Edited by Ace-Garageguy
Posted

What kit is it?  You may have a reboxed Italeri.  The import and sell them in Japan as Tamiya kits, but other than the box, they are Italeri kits.

Posted

Yes, Tamiya plastic is soft- if you use a good sharp blade it cuts off the sprue like butter

Posted

Tamiya Ferrari 360 yellow. Not sure how to rectify the out of shaoe roof? Or if I can!

Tamiya plastic is pretty soft in comparison to other brands. Pending on how bad out of shape it is, you can try to reshape it, or contact your country's Tamiya importer and see if you can get a replacement.

To reshape it, try removing the glass from the spur and then using some tap, hold it in place.

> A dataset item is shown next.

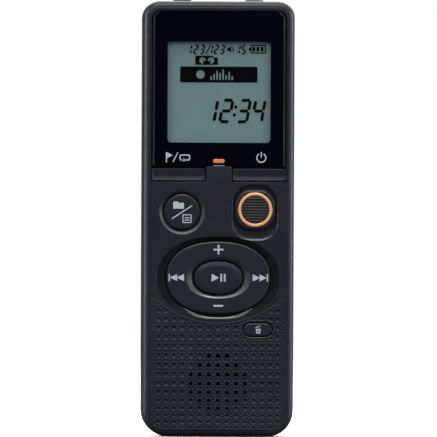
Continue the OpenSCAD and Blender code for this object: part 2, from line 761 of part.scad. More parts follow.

Then using more tap, cover the entire window area/roof so to try and push the dented roof back into shape. Once you feel its back to where it should be, put it in the fridge over night. They plastic will harden up abit and become stiffer. Once it warms back up it might just hold its shape, pending on how deformed it is at the moment. I used this method on a Tamiya 360 Modena I got that had a pushed in roof due to crappy packaging from a Japanese vendor. I think I had to do it twice to get it back to almost perfect. Once the kit was build and the windshield installed there was no deformity left.

Hope this might work for you.

David

Posted

I think I get what you are asking (but it wasn't obvious). :unsure: Unpainted plastic looks like . . . unpainted plastic.   If you are ok with that, then leave it bare. but f you want the plastic parts to look like the material original car parts are made of (usually metal, either bare or painted), then you paint the plastic parts too.

 

Having said that, I have seen some good looking models which had unpainted bodies (they were just polished). But that only works on certain colors (often the lighter color plastic bodues are somewhat translucent and they will look "plasticky", even when polished).